*What the task asks*
Repeat only the lines from the line containing "const glove = new THREE.Group();" through the line containing "cad_parts[node].hide_render = cad_parts[node].hide_viewport", both included, exactly as they stand.

[CAD and scene scripts]
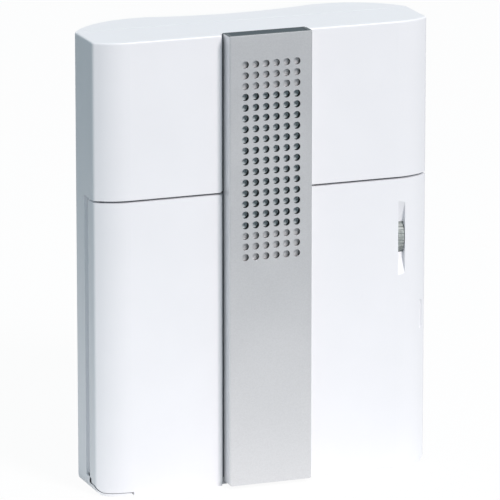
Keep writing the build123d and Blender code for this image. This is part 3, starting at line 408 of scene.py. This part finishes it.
def banded_resistor(body, bands, centres):
    """Lacquered resistor body with colour bands, on tinned copper legs."""
    # The lacquer is glossy over a sandy body, with four narrow bands.
    material, tree, place = new_material("banded resistor")
    pitch, ring_half, body_half = 1.15 * MM, 0.24 * MM, 3.09 * MM
    middle_ring = (len(bands) - 1) / 2
    shade = body
    for centre in centres:
        for index, colour in enumerate(bands):
            ring = band(tree, place, 0, centre + (index - middle_ring) * pitch, ring_half)
            shade = add(tree, "ShaderNodeMix", {0: ring, 6: shade, 7: colour}, data_type="RGBA").outputs[2]
    lacquer = add(tree, "ShaderNodeBsdfPrincipled", {"Roughness": 0.25, "IOR": 1.5, "Base Color": shade})
    on_body = fold(tree, "MAXIMUM", *(band(tree, place, 0, centre, body_half) for centre in centres))
    legs = tin(tree, "#C4C6C5", 0.28)
    mixed = add(tree, "ShaderNodeMixShader", {0: on_body, 1: legs.outputs[0], 2: lacquer.outputs[0]})
    return finish_surface(material, tree, mixed)


def printed_cell(node, plus_sign, sleeve, end_colour):
    """Dry cell: steel can in a printed film sleeve, dark with a metallic band at its plus end."""
    # The film is glossy with faint scuffs, and both ends are bare bright steel.
    material, tree, place = new_material(node + " sleeve")
    low, high = corners(node)
    foot, tip = (low.x, high.x) if plus_sign > 0 else (high.x, low.x)
    end_reach, bare_tip, bare_foot = 14 * MM, 1.75 * MM, 0.35 * MM
    shade = add(tree, "ShaderNodeMix", {0: band(tree, place, 0, tip, end_reach), 6: sleeve, 7: end_colour},
                data_type="RGBA").outputs[2]
    scuffs = mottle(tree, place, 6 * MM, 0.2, 0.34, detail=5.0)
    film = add(tree, "ShaderNodeBsdfPrincipled", {"Metallic": 0.35, "Base Color": shade, "Roughness": scuffs})
    bare = fold(tree, "MAXIMUM", band(tree, place, 0, tip, bare_tip), band(tree, place, 0, foot, bare_foot))
    ends = tin(tree, "#CFCFCB", 0.25)
    mixed = add(tree, "ShaderNodeMixShader", {0: bare, 1: film.outputs[0], 2: ends.outputs[0]})
    return finish_surface(material, tree, mixed)


# Dressing helpers

def give(node_or_piece, material):
    """Gives an object one material."""
    target = nodes[node_or_piece] if isinstance(node_or_piece, str) else node_or_piece
    target.data.materials.clear()
    target.data.materials.append(material)
    return target


def soften_edges(node, width):
    """Rounds a node's sharp edges a little, as a mould or a tool leaves them."""
    target = nodes[node]
    target.data.polygons.foreach_set("use_smooth", [True] * len(target.data.polygons))
    bevel = target.modifiers.new("edge", "BEVEL")
    bevel.width = width
    bevel.segments = 2
    bevel.limit_method = "ANGLE"
    bevel.angle_limit = math.radians(40)
    bevel.harden_normals = True


def smooth(node_or_piece, angle=35):
    """Shades curved faces smooth, and keeps the edges above an angle."""
    target = nodes[node_or_piece] if isinstance(node_or_piece, str) else node_or_piece
    with bpy.context.temp_override(object=target, active_object=target, selected_editable_objects=[target]):
        bpy.ops.object.shade_smooth_by_angle(angle=math.radians(angle))


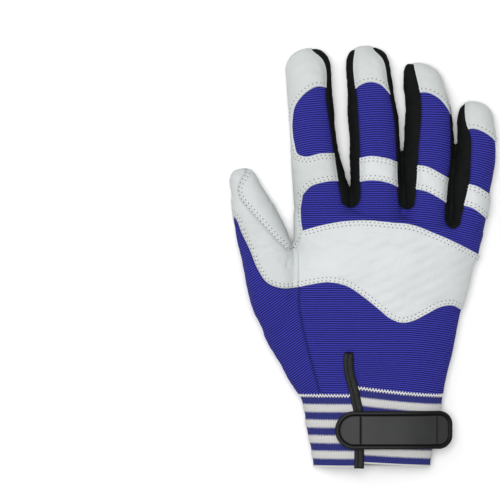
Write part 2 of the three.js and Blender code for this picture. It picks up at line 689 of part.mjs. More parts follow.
// The glove
const pieces = [
  ['palm_leather', withoutSewnIn(handPart.intersect(palmHalf.add(thumbFront(0)))), materials.leather],
  ['back_knit', withoutSewnIn(handPart.intersect(backHalf)).subtract(thumbFront(seamGap)).subtract(slitCut),
    materials.knit],
  ['thumb_gusset', handPart.intersect(panelBlock(gussetPanel)).subtract(panelBlock(thumbBackPanel, seamGap)),
    materials.knit],
  ['thumb_back', handPart.intersect(panelBlock(thumbBackPanel)), materials.leather],
  ['index_leather', overBack(indexOutline).subtract(block(onDigit('index', frameWindow), 0, highest)),
    materials.leather],
  ['knuckle_patch', overBack(patchOutline), materials.leather],
  ...['middle', 'ring', 'little'].flatMap((name) => [
    [`${name}_cap`, overBack(capOutline(name)), materials.leather],
    [`${name}_band`, overBack(bandOutline(name)), materials.leather],
  ]),
  ...stripPanels.map((panel) => [panel.name, handPart.intersect(panelBlock(panel)), materials.strip]),
  ['wrist_cuff', cuffPart.subtract(slitCut), materials.cuff],
  ['binding_left', tapeOver(-tapeWidth, -gloveGap), materials.tape],
  ['binding_right', tapeOver(gloveGap, tapeWidth), materials.tape],
  ['wrist_tab', wristTab(), materials.tab],
];

const glove = new THREE.Group();
for (const [name, solid, material] of pieces) glove.add(meshOf(name, solid, material));

// The origin is below the middle of the glove, on the surface that it lies on.
const extent = new THREE.Box3().setFromObject(glove);
const centre = extent.getCenter(new THREE.Vector3());
glove.position.set(-centre.x, -centre.y, -extent.min.z);

export default glove;
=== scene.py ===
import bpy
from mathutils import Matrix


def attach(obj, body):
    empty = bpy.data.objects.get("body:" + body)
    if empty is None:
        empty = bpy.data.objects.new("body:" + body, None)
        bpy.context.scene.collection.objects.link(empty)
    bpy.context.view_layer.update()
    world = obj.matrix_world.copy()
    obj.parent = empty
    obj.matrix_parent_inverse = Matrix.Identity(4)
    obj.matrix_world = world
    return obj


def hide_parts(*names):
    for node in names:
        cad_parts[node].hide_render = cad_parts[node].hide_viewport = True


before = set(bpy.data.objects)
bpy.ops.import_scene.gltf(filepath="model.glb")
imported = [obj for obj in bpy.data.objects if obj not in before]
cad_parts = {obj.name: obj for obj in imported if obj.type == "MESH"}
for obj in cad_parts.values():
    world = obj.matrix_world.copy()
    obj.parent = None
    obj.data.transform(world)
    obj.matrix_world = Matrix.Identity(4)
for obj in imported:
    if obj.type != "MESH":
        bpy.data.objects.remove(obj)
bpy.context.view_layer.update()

import math

import bpy
import numpy as np
from mathutils import Vector
from mathutils.bvhtree import BVHTree
from mathutils.kdtree import KDTree

# The pale table that the glove lies on, and the soft daylight of a studio tent. The camera hangs straight
# above, a little to the thumb's side, and looks down.
VIEW_CENTRE = (-0.068, 0.0035)
VIEW_WIDTH = 0.3
CAMERA_HEIGHT = 2.4
SENSOR_WIDTH = 36
GLOVE_MIDDLE = 0.014
TABLE_SIZE = 3.0
TENT_GLOW = 0.35


def linked(name, data):
    """A new object of this data, in the scene."""
    made = bpy.data.objects.new(name, data)
    bpy.context.scene.collection.objects.link(made)
    return made


camera = linked("Camera", bpy.data.cameras.new("Camera"))
camera.location = (*VIEW_CENTRE, CAMERA_HEIGHT)
camera.data.sensor_width = SENSOR_WIDTH
camera.data.lens = SENSOR_WIDTH * (CAMERA_HEIGHT - GLOVE_MIDDLE) / VIEW_WIDTH
camera.data.clip_start = 0.1
camera.data.clip_end = 20
bpy.context.scene.camera = camera


def sheet_of(name, points, faces):
    """A new object of these points, in metres, and faces."""
    mesh = bpy.data.meshes.new(name)
    mesh.from_pydata([tuple(p) for p in points], [], [tuple(f) for f in faces])
    mesh.update()
    return linked(name, mesh)


def feed(tree, socket, value):
    """Links a socket to the one that feeds it, or sets it to a number or colour."""
    if isinstance(value, bpy.types.NodeSocket):
        tree.links.new(value, socket)
    else:
        socket.default_value = value


def add(tree, kind, inputs=(), **settings):
    """A new node. An input's value is a number or colour, or the socket that feeds it."""
    made = tree.nodes.new(kind)
    for key, value in settings.items():
        setattr(made, key, value)
    for key, value in dict(inputs).items():
        feed(tree, made.inputs[key], value)
    return made


def finish_named(name):
    """A new material, its node tree, its shader and the socket of the object's own coordinates."""
    material = bpy.data.materials.new(name)
    material.use_nodes = True
    tree = material.node_tree
    return material, tree, tree.nodes["Principled BSDF"], add(tree, "ShaderNodeTexCoord").outputs["Object"]


def noise(tree, spot, scale, detail=2.0, **more):
    sizes = {"Vector": spot, "Scale": scale, "Detail": detail, **more}
    return add(tree, "ShaderNodeTexNoise", sizes).outputs["Fac"]


def bumped(tree, height, distance, strength, **below):
    """Relief from a height. below is the Normal of the coarser relief that it lies on."""
    sizes = {"Height": height, "Distance": distance, "Strength": strength, **below}
    return add(tree, "ShaderNodeBump", sizes).outputs["Normal"]


def dress(tree, shader, color, roughness, specular=0.5, normal=None):
    feed(tree, shader.inputs["Base Color"], color)
    feed(tree, shader.inputs["Roughness"], roughness)
    feed(tree, shader.inputs["Specular IOR Level"], specular)
    if normal is not None:
        feed(tree, shader.inputs["Normal"], normal)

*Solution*
const glove = new THREE.Group();
for (const [name, solid, material] of pieces) glove.add(meshOf(name, solid, material));

// The origin is below the middle of the glove, on the surface that it lies on.
const extent = new THREE.Box3().setFromObject(glove);
const centre = extent.getCenter(new THREE.Vector3());
glove.position.set(-centre.x, -centre.y, -extent.min.z);

export default glove;
=== scene.py ===
import bpy
from mathutils import Matrix


def attach(obj, body):
    empty = bpy.data.objects.get("body:" + body)
    if empty is None:
        empty = bpy.data.objects.new("body:" + body, None)
        bpy.context.scene.collection.objects.link(empty)
    bpy.context.view_layer.update()
    world = obj.matrix_world.copy()
    obj.parent = empty
    obj.matrix_parent_inverse = Matrix.Identity(4)
    obj.matrix_world = world
    return obj


def hide_parts(*names):
    for node in names:
        cad_parts[node].hide_render = cad_parts[node].hide_viewport = True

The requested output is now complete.